Meu artigo no último Das Artes entre as Letras (na figura José Bonifácio de Andrada e Silva):
Está a ser
celebrado em todo o mundo o Ano Internacional da Tabela Periódica, tomando
como pretexto os 150 anos do seu aparecimento, que se deveu ao químico russo
Dmitri Mendeleiev (1834-1907).
Portugal teve
um papel histórico na descoberta do terceiro elemento da Tabela Periódica, o
lítio. De facto, esse elemento químico, que aparece na Tabela logo após o
hidrogénio e do hélio, foi identificado pelo químico sueco Johan August
Arfwedson (1792-1841) no ano de 1817, no laboratório em Estocolmo de um outro
químico sueco, Jöns Jacob Berzelius (1779-1848), analisando um mineral chamado petalita,
que tinha sido encontrado em 1800 pelo químico luso-brasileiro José Bonifácio
de Andrada e Silva (1763-1838) numa mina na pequena ilha de Utö, na Suécia, no
arquipélago de Estocolmo. A petalita ou petalite é um aluminosilicato de lítio,
cuja fórmula química se escreve LiAlSi4O10.
José
Bonifácio, cientista polifacetado (químico, mineralogista e metalurgista), foi
primeiro aluno e depois professor da Universidade de Coimbra. Formou-se na nova faculdade de Filosofia, estabelecida após a Reforma
Pombalina da Universidade de Coimbra em 1772 em Filosofia Natural e
Direito Canónico, em 1787 e em 1788 respectivamente (não há muitos cientistas
naturais que concluíram um curso de Direito!). Após
estudar em Coimbra, iniciou em 1790 uma campanha de viagens na Europa. Beneficiou
de estadas em bons centros científicos da Europa, que duraram até 1800. Durante
este período visitou alguns dos melhores institutos da França, Itália,
Alemanha, Dinamarca, Holanda, Suécia, Grã-Bretanha, etc. Em Paris teve por
mestres de Química dois continuadores de Lavoisier – Jean-Antoine Chaptal (1756-1832)
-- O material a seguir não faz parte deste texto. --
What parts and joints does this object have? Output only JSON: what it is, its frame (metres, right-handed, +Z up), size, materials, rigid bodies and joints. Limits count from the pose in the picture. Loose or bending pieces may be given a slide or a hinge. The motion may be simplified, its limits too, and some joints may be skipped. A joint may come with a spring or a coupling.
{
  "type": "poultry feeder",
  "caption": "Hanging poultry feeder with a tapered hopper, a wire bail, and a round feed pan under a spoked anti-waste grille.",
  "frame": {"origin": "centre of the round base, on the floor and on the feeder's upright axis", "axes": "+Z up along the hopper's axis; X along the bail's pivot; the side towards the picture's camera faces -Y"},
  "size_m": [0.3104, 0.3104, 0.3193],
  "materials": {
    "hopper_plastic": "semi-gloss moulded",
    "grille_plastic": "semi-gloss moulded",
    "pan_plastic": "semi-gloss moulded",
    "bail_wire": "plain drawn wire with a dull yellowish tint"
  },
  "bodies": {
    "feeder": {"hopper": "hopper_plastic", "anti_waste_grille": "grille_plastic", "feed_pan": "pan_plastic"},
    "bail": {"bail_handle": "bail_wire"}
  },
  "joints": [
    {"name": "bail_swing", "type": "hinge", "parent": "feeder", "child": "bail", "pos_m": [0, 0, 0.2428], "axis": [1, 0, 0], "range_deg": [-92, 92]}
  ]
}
e Antoine François de Fourcroy (1755 – 1809). Foi discípulo de René Just Haüy
(1743-1822), o fundador da Mineralogia em França. Os seus conhecimentos em
Metalurgia foram aprofundados sob a orientação de Baltazhar-Georges Sage
(1740-1824), director da Escola de Minas de Paris. Na Escola de Minas de
Freiburg foi discípulo do alemão Abraham Gottlob Werner (1749-1817). Nessa
mesma escola, foi colega do naturalista Alexander von Humboldt (1769-1859),
irmão do filósofo Wilhelm. (1767-1835).
José Bonifácio anunciou
a descoberta de doze novos minerais num artigo do Allgemeines Journal der
Chemie (1800) de Leipzig. Entre esses minerais estavam a petalita e o
espodumeno, os dois aluminossilicatos de lítio. O artigo tinha por título
(traduzido para português): Exposição sucinta das características e
das propriedades de vários minerais novos da Suécia e da Noruega... A
importância deste trabalho justificou a sua publicação, em inglês, no Journal
of Natural Phylosophy, Chemistry and the Arts (1801) e, em francês,
no Journal de Physique, de Chimie, d’Histoire Naturelle et des Arts (1800).
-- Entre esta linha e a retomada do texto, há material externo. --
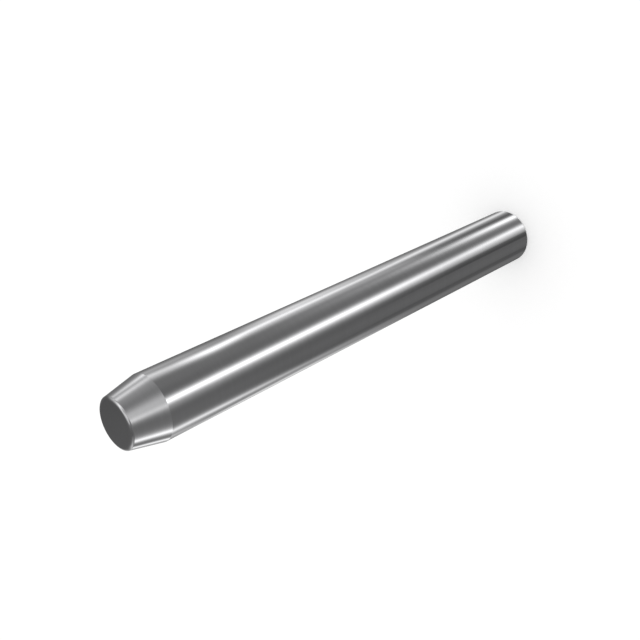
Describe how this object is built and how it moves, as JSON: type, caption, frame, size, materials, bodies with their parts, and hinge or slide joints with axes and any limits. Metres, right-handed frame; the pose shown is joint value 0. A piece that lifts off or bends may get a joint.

Foi a partir precisamente deste mineral encontrado na ilha de Utö e dos
trabalhos de José Bonifácio que Arfwedson identificou o novo elemento, que veio a ocupar
a terceira casa da Tabela Periódica, ao qual Berzelius deu o nome de lítio, do
grego lithos (pedra). No ano seguinte, um outro grande químico, o inglês
Sir Humphry Davy (1778 – 1829), aplicou a recente técnica da electrólise,
desenvolvida por ele próprio, para isolar o lítio.
Após uma década plena
de actividade científica por toda a Europa, José Bonifácio regressou a Coimbra,
dedicando-se a trabalhos de campo e ao ensino da Metalurgia (foi criada para
ele uma cadeira com esse nome na Universidade de Coimbra). Participou como professor em 1808 nas Invasões Francesas,
na defesa de Coimbra e do país, como membro do Batalhão Académico). Para além da sua actividade docente,
foi Intendente Geral de Minas e Metais do Reino. Administrou também as minas de
carvão de Buarcos, no Cabo Mondego, Figueira da Foz, e de S. Pedro da Cova,
Gondomar, e das Reais Ferrarias da Foz de Alge, um afluente do Zêzere. Foi
Director do Laboratório de Docimasia da Casa da Moeda em Lisboa, onde se
determinava a proporção de metais nos minérios. Foi ainda da sua responsabilidade
a criação de um laboratório de apoio de prospectores mineiros.
Realizou
experiências de fundição de metais no Laboratorio
Chimico, onde hoje é o Museu da Ciência da Universidade de Coimbra. Revelou‑se
preponderante no uso de um forno, descoberto na obra de restauro daquele laboratório.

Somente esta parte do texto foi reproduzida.